Could the legalization of marijuana be causing more car accidents?
According to a recent study published in the Journal of Studies on Alcohol and Drugs, states that legalized recreational marijuana had an increase in traffic crashes and deaths.
“The legalization of marijuana doesn’t come without a cost,” says lead researcher Charles M. Farmer, Ph.D., of the Insurance Institute for Highway Safety in Ruckersville, Va.
After legalization and the launch of retail sales, there was a 5.8% rise in the incidence of traffic collision injuries and a 4.1% increase in the rate of fatal crashes, according to Farmer and colleagues’ analysis of five states that permit people age 21 and older to consume marijuana recreationally. In a comparative group of states without marijuana legalization, the researchers did not see any rise during the same period.
Overall, the first increase in the injury crash rate occurred after legalization but before retail sales began. Injury rates from car accidents increased 6.5% following legalization, however, they marginally declined (-0.7%) after retail sales started. However, fatal accident rates climbed both after legalization (+2.3%) and after retail sales were legalized (+1.8%).
“Legalization removes the stigma of marijuana use, while the onset of retail sales merely increases access,” says Farmer. “But access to marijuana isn’t difficult, even in places without retail sales. Users who previously avoided driving high may feel that it’s okay after legalization.”

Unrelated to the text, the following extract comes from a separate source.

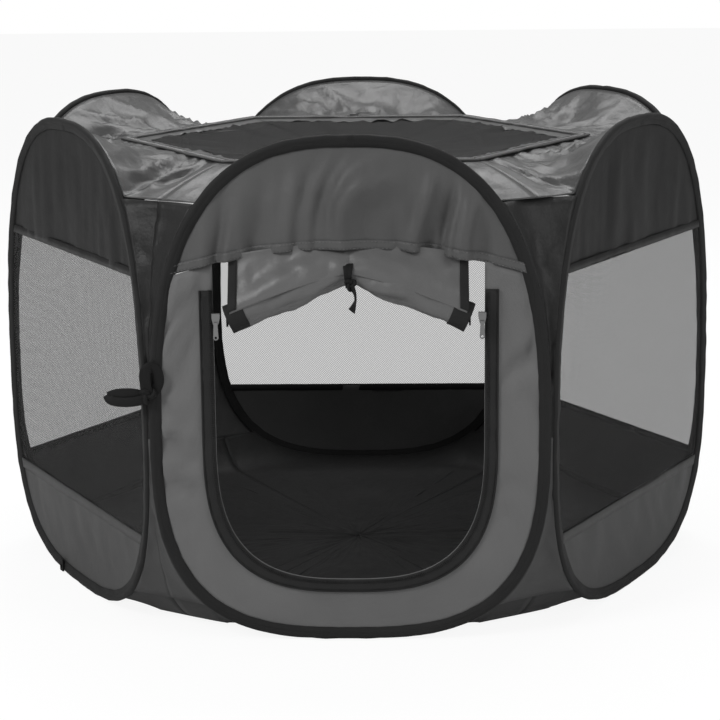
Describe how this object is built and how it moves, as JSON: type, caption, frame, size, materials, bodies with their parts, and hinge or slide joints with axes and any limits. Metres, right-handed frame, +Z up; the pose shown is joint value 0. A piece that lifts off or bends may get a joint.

The sharper relationship between marijuana legalization and traffic crash injuries, rather than fatalities, may be due to how some drivers compensate when impaired by marijuana. Often, drivers under the influence of marijuana slow down and maintain a larger distance between themselves and other vehicles. Impaired but at lower speeds, drivers may not be able to avoid a crash, but the crashes that occur may be less likely to be deadly.
According to the authors, earlier studies involving driving simulators have shown marijuana use to affect reaction time, road tracking, lane keeping and attention. However, Farmer notes that the current study is correlational, and increased marijuana use itself is likely not the sole cause of the increases seen.
“Studies looking for a direct causal link between marijuana use and crash risk have been inconclusive,” he says. “Unlike alcohol, there is no good objective measure of just how impaired a marijuana user has become. Until we can accurately measure marijuana impairment, we won’t be able to link it to crash risk.”
To conduct their research, the investigators collected data on traffic crashes and traffic volume from 2009 to 2019 from 11 states and from the Federal Highway Administration. Five states (Colorado, Washington, Oregon, California, and Nevada) legalized recreational marijuana during the study period. A comparison group of six states (Arizona, Idaho, Montana, New Mexico, Utah, and Wyoming) did not. The authors statistically adjusted for factors known to contribute to crashes and fatalities, including seat belt use and unemployment rate.
The changes in injury crash rates varied by state: Colorado had the biggest jump (+17.8%) and California the smallest (+5.7%) after both legalization and the onset of retail sales. Nevada’s rate decreased (-6.7%). For fatal crashes, increases occurred in Colorado (+1.4%) and Oregon (3.8%), but decreases were found in Washington (-1.9%), California (-7.6%) and Nevada (-9.8%).
Farmer points out that states considering marijuana legalization should consider a few steps to help forestall a potential increase in crashes. “First, convince everyone that driving under the influence of marijuana is not okay,” he says. “Then, enact laws and sanctions penalizing those who ignore the message. Finally, make sure you have the resources (i.e., staffing and training) to enforce these laws and sanctions.”
Reference: “Changes in Traffic Crash Rates After Legalization of Marijuana: Results by Crash Severity” by Charles M. Farmer, Ph.D., Samuel S. Monfort, Ph.D. and Amber N. Woods, Ph.D., 19 July 2022, Journal of Studies on Alcohol and Drugs.